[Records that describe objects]
● ● ● ● ●

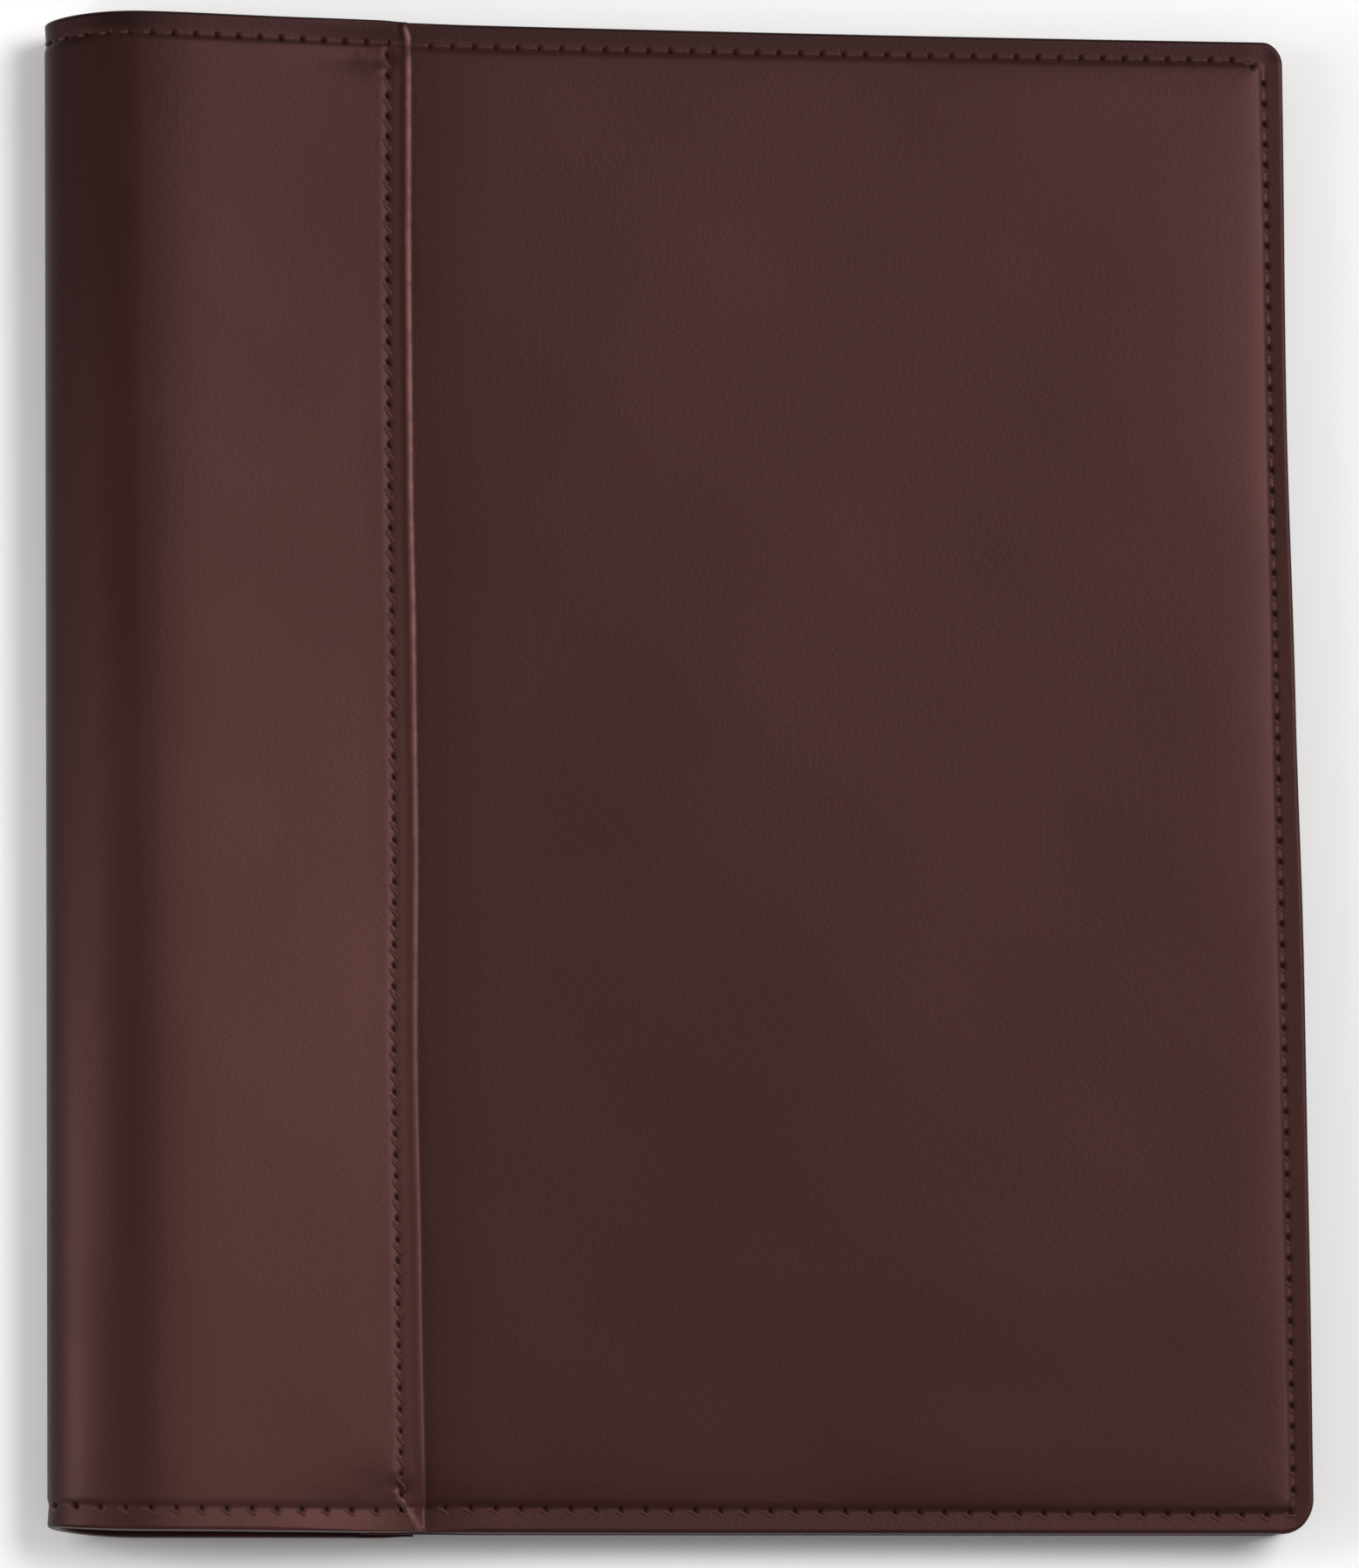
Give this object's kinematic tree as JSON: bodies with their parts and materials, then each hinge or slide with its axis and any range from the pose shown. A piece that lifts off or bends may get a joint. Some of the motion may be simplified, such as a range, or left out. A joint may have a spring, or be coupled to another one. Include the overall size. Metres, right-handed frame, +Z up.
{
  "type": "leather document case",
  "caption": "Soft leather document case lying closed, with a rounded spine, a stitched lap seam and padded covers that open along the far side.",
  "frame": {"origin": "centre of the bounding box on the surface that the closed case lies on", "axes": "+X from the spine to the open edge, +Y towards the top edge, +Z up through the front cover"},
  "size_m": [0.27, 0.325, 0.021],
  "materials": {
    "panel_leather": "smooth finely grained cowhide in dark burgundy brown, satin",
    "wrap_leather": "smooth finely grained cowhide in dark burgundy brown, satin, softly polished over the spine"
  },
  "bodies": {
    "root": {"front_panel": "panel_leather", "spine_wrap": "wrap_leather", "back_panel": "panel_leather"}
  },
  "joints": []
}
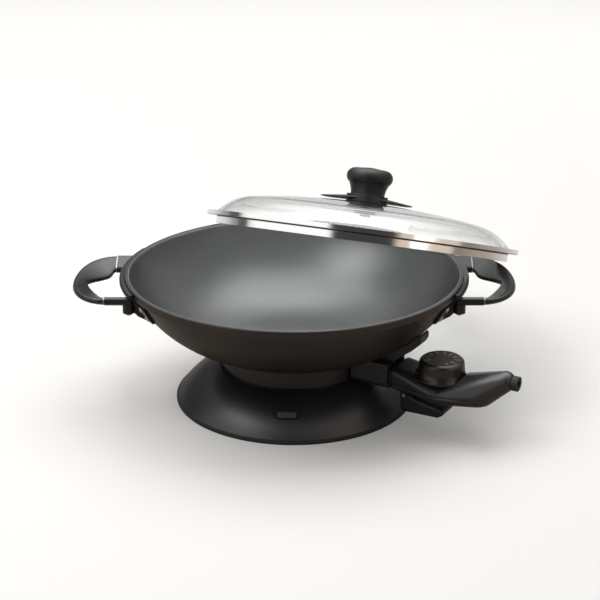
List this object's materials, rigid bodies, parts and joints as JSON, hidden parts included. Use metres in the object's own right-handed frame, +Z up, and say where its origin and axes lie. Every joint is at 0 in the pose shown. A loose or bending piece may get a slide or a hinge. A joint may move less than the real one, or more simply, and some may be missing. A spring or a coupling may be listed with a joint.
{
  "type": "electric wok",
  "caption": "Free-standing electric wok: non-stick cast bowl on a bell-shaped base, loop handles, lift-off glass lid with winged knob, and a pull-out probe controller with a heat dial.",
  "frame": {"origin": "on the pan's vertical axis, in the plane that the foot ring stands on", "axes": "+X through the right handle, -Y to the front with the bare name-plate place, +Z up"},
  "size_m": [0.4784, 0.4721, 0.2112],
  "materials": {
    "coated_cast_metal": "satin non-stick coating on cast aluminium",
    "black_phenolic": "satin black heat-resistant plastic",
    "dark_dial": "satin black plastic, slightly warm",
    "dial_print_disc": "dark brown printed disc",
    "steel_bright": "polished stainless steel",
    "steel_plated": "plated steel",
    "steel_dull": "plain steel sheet and tube",
    "brass": "plain brass",
    "soft_rubber": "black rubber",
    "clear_glass": "clear tempered glass",
    "pale_resin": "pale ceramic-filled resin"
  },
  "bodies": {
    "cooker": {"pan": "coated_cast_metal", "heating_element": "steel_dull", "terminal_pins": "steel_plated", "pin_insulators": "pale_resin", "probe_tube": "steel_dull", "socket_shroud": "black_phenolic", "shroud_screws": "steel_plated", "heat_shield": "steel_dull", "heat_spacer": "black_phenolic", "base_shell": "black_phenolic", "base_plate": "steel_dull", "base_screws": "steel_plated", "plate_screws": "steel_plated", "foot_ring": "soft_rubber", "badge": "steel_plated", "handle_left_grip": "black_phenolic", "handle_left_bracket": "black_phenolic", "handle_left_ferrules": "steel_plated", "handle_left_screws": "steel_plated", "handle_left_rivets": "steel_plated", "handle_right_grip": "black_phenolic", "handle_right_bracket": "black_phenolic", "handle_right_ferrules": "steel_plated", "handle_right_screws": "steel_plated", "handle_right_rivets": "steel_plated"},
    "lid": {"lid_glass": "clear_glass", "lid_band": "steel_bright", "lid_seal": "soft_rubber", "knob_guard": "black_phenolic", "lid_knob": "black_phenolic", "knob_insert": "brass", "knob_gasket": "soft_rubber", "knob_washer": "steel_bright", "knob_screw": "steel_plated"},
    "controller": {"controller_top": "black_phenolic", "controller_bottom": "black_phenolic", "controller_screws": "steel_plated", "probe_rod": "steel_plated", "probe_collar": "steel_plated", "receptacles": "brass", "receptacle_block": "black_phenolic", "thermostat_frame": "steel_dull", "thermostat_blade": "brass", "terminal_block": "pale_resin", "cord_gland": "soft_rubber", "lever_pin": "steel_plated"},
    "dial": {"dial_knob": "dark_dial", "dial_face": "dial_print_disc", "dial_shaft": "steel_plated"},
    "lever": {"release_lever": "black_phenolic"}
  },
  "joints": [
    {"name": "lid_lift", "type": "slide", "parent": "cooker", "child": "lid", "axis": [0, 0, 1], "range_m": [0, 0.18]},
    {"name": "controller_pull", "type": "slide", "parent": "cooker", "child": "controller", "axis": [0.866, -0.5, 0], "range_m": [0, 0.1]},
    {"name": "dial_turn", "type": "hinge", "parent": "controller", "child": "dial", "pos_m": [0.14809, -0.0855, 0.06], "axis": [0, 0, -1], "range_deg": [0, 270]},
    {"name": "lever_squeeze", "type": "hinge", "parent": "controller", "child": "lever", "pos_m": [0.11865, -0.0685, 0.035], "axis": [-0.5, -0.866, 0], "range_deg": [0, 5], "stiffness_Nm_per_rad": 0.3, "springref_deg": -5.73}
  ]
}
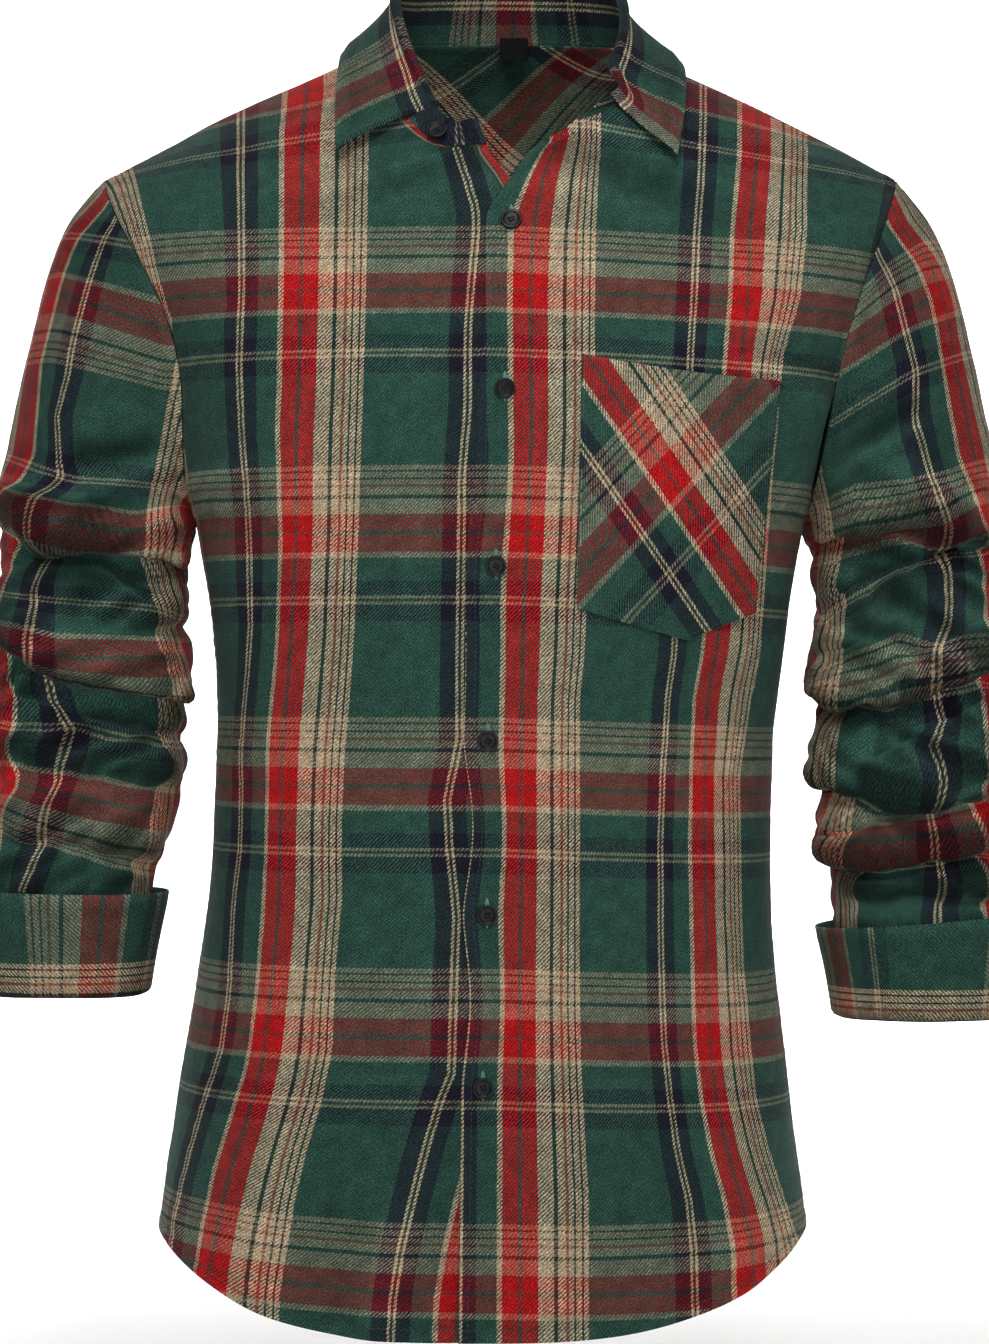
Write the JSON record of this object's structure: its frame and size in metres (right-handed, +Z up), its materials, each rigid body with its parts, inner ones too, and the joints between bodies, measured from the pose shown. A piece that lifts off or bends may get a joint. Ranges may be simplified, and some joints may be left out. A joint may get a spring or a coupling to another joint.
{
  "type": "flannel shirt",
  "caption": "Long-sleeved checked flannel shirt in its worn shape, with a spread pointed collar, a bias-cut chest pocket, a button front and turned-back cuffs.",
  "frame": {"origin": "between the shoulders, at the height of the neck points, on the line of the shoulders", "axes": "+Z up, from the hem to the collar; -Y the way the fronts face; +X the wearer's left, the side of the pocket and of the front that laps over"},
  "size_m": [0.6177, 0.27, 0.7936],
  "materials": {
    "shirt_cloth": "brushed cotton twill, woven in a green, red, navy and cream check",
    "buttons": "polished, with a raised rim and four holes",
    "neck_label": "satin woven, plain"
  },
  "bodies": {
    "root": {"front_left": "shirt_cloth", "front_right": "shirt_cloth", "back": "shirt_cloth", "yoke": "shirt_cloth", "sleeve_left": "shirt_cloth", "sleeve_right": "shirt_cloth", "cuff_left": "shirt_cloth", "cuff_right": "shirt_cloth", "collar_stand": "shirt_cloth", "collar_leaf": "shirt_cloth", "pocket": "shirt_cloth", "neck_label": "neck_label", "button_1": "buttons", "button_2": "buttons", "button_3": "buttons", "button_4": "buttons", "button_5": "buttons", "button_6": "buttons", "button_collar": "buttons"}
  },
  "joints": []
}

● ● ● ● ●

#### GOAL OF THE EXERCISE
Print out the material word for word, omitting the pictures.

#### EXERCISE SOLUTION
Give this object's kinematic tree as JSON: bodies with their parts and materials, then each hinge or slide with its axis and any range from the pose shown. A piece that lifts off or bends may get a joint. Some of the motion may be simplified, such as a range, or left out. A joint may have a spring, or be coupled to another one. Include the overall size. Metres, right-handed frame, +Z up.
{
  "type": "leather document case",
  "caption": "Soft leather document case lying closed, with a rounded spine, a stitched lap seam and padded covers that open along the far side.",
  "frame": {"origin": "centre of the bounding box on the surface that the closed case lies on", "axes": "+X from the spine to the open edge, +Y towards the top edge, +Z up through the front cover"},
  "size_m": [0.27, 0.325, 0.021],
  "materials": {
    "panel_leather": "smooth finely grained cowhide in dark burgundy brown, satin",
    "wrap_leather": "smooth finely grained cowhide in dark burgundy brown, satin, softly polished over the spine"
  },
  "bodies": {
    "root": {"front_panel": "panel_leather", "spine_wrap": "wrap_leather", "back_panel": "panel_leather"}
  },
  "joints": []
}
List this object's materials, rigid bodies, parts and joints as JSON, hidden parts included. Use metres in the object's own right-handed frame, +Z up, and say where its origin and axes lie. Every joint is at 0 in the pose shown. A loose or bending piece may get a slide or a hinge. A joint may move less than the real one, or more simply, and some may be missing. A spring or a coupling may be listed with a joint.
{
  "type": "electric wok",
  "caption": "Free-standing electric wok: non-stick cast bowl on a bell-shaped base, loop handles, lift-off glass lid with winged knob, and a pull-out probe controller with a heat dial.",
  "frame": {"origin": "on the pan's vertical axis, in the plane that the foot ring stands on", "axes": "+X through the right handle, -Y to the front with the bare name-plate place, +Z up"},
  "size_m": [0.4784, 0.4721, 0.2112],
  "materials": {
    "coated_cast_metal": "satin non-stick coating on cast aluminium",
    "black_phenolic": "satin black heat-resistant plastic",
    "dark_dial": "satin black plastic, slightly warm",
    "dial_print_disc": "dark brown printed disc",
    "steel_bright": "polished stainless steel",
    "steel_plated": "plated steel",
    "steel_dull": "plain steel sheet and tube",
    "brass": "plain brass",
    "soft_rubber": "black rubber",
    "clear_glass": "clear tempered glass",
    "pale_resin": "pale ceramic-filled resin"
  },
  "bodies": {
    "cooker": {"pan": "coated_cast_metal", "heating_element": "steel_dull", "terminal_pins": "steel_plated", "pin_insulators": "pale_resin", "probe_tube": "steel_dull", "socket_shroud": "black_phenolic", "shroud_screws": "steel_plated", "heat_shield": "steel_dull", "heat_spacer": "black_phenolic", "base_shell": "black_phenolic", "base_plate": "steel_dull", "base_screws": "steel_plated", "plate_screws": "steel_plated", "foot_ring": "soft_rubber", "badge": "steel_plated", "handle_left_grip": "black_phenolic", "handle_left_bracket": "black_phenolic", "handle_left_ferrules": "steel_plated", "handle_left_screws": "steel_plated", "handle_left_rivets": "steel_plated", "handle_right_grip": "black_phenolic", "handle_right_bracket": "black_phenolic", "handle_right_ferrules": "steel_plated", "handle_right_screws": "steel_plated", "handle_right_rivets": "steel_plated"},
    "lid": {"lid_glass": "clear_glass", "lid_band": "steel_bright", "lid_seal": "soft_rubber", "knob_guard": "black_phenolic", "lid_knob": "black_phenolic", "knob_insert": "brass", "knob_gasket": "soft_rubber", "knob_washer": "steel_bright", "knob_screw": "steel_plated"},
    "controller": {"controller_top": "black_phenolic", "controller_bottom": "black_phenolic", "controller_screws": "steel_plated", "probe_rod": "steel_plated", "probe_collar": "steel_plated", "receptacles": "brass", "receptacle_block": "black_phenolic", "thermostat_frame": "steel_dull", "thermostat_blade": "brass", "terminal_block": "pale_resin", "cord_gland": "soft_rubber", "lever_pin": "steel_plated"},
    "dial": {"dial_knob": "dark_dial", "dial_face": "dial_print_disc", "dial_shaft": "steel_plated"},
    "lever": {"release_lever": "black_phenolic"}
  },
  "joints": [
    {"name": "lid_lift", "type": "slide", "parent": "cooker", "child": "lid", "axis": [0, 0, 1], "range_m": [0, 0.18]},
    {"name": "controller_pull", "type": "slide", "parent": "cooker", "child": "controller", "axis": [0.866, -0.5, 0], "range_m": [0, 0.1]},
    {"name": "dial_turn", "type": "hinge", "parent": "controller", "child": "dial", "pos_m": [0.14809, -0.0855, 0.06], "axis": [0, 0, -1], "range_deg": [0, 270]},
    {"name": "lever_squeeze", "type": "hinge", "parent": "controller", "child": "lever", "pos_m": [0.11865, -0.0685, 0.035], "axis": [-0.5, -0.866, 0], "range_deg": [0, 5], "stiffness_Nm_per_rad": 0.3, "springref_deg": -5.73}
  ]
}
Write the JSON record of this object's structure: its frame and size in metres (right-handed, +Z up), its materials, each rigid body with its parts, inner ones too, and the joints between bodies, measured from the pose shown. A piece that lifts off or bends may get a joint. Ranges may be simplified, and some joints may be left out. A joint may get a spring or a coupling to another joint.
{
  "type": "flannel shirt",
  "caption": "Long-sleeved checked flannel shirt in its worn shape, with a spread pointed collar, a bias-cut chest pocket, a button front and turned-back cuffs.",
  "frame": {"origin": "between the shoulders, at the height of the neck points, on the line of the shoulders", "axes": "+Z up, from the hem to the collar; -Y the way the fronts face; +X the wearer's left, the side of the pocket and of the front that laps over"},
  "size_m": [0.6177, 0.27, 0.7936],
  "materials": {
    "shirt_cloth": "brushed cotton twill, woven in a green, red, navy and cream check",
    "buttons": "polished, with a raised rim and four holes",
    "neck_label": "satin woven, plain"
  },
  "bodies": {
    "root": {"front_left": "shirt_cloth", "front_right": "shirt_cloth", "back": "shirt_cloth", "yoke": "shirt_cloth", "sleeve_left": "shirt_cloth", "sleeve_right": "shirt_cloth", "cuff_left": "shirt_cloth", "cuff_right": "shirt_cloth", "collar_stand": "shirt_cloth", "collar_leaf": "shirt_cloth", "pocket": "shirt_cloth", "neck_label": "neck_label", "button_1": "buttons", "button_2": "buttons", "button_3": "buttons", "button_4": "buttons", "button_5": "buttons", "button_6": "buttons", "button_collar": "buttons"}
  },
  "joints": []
}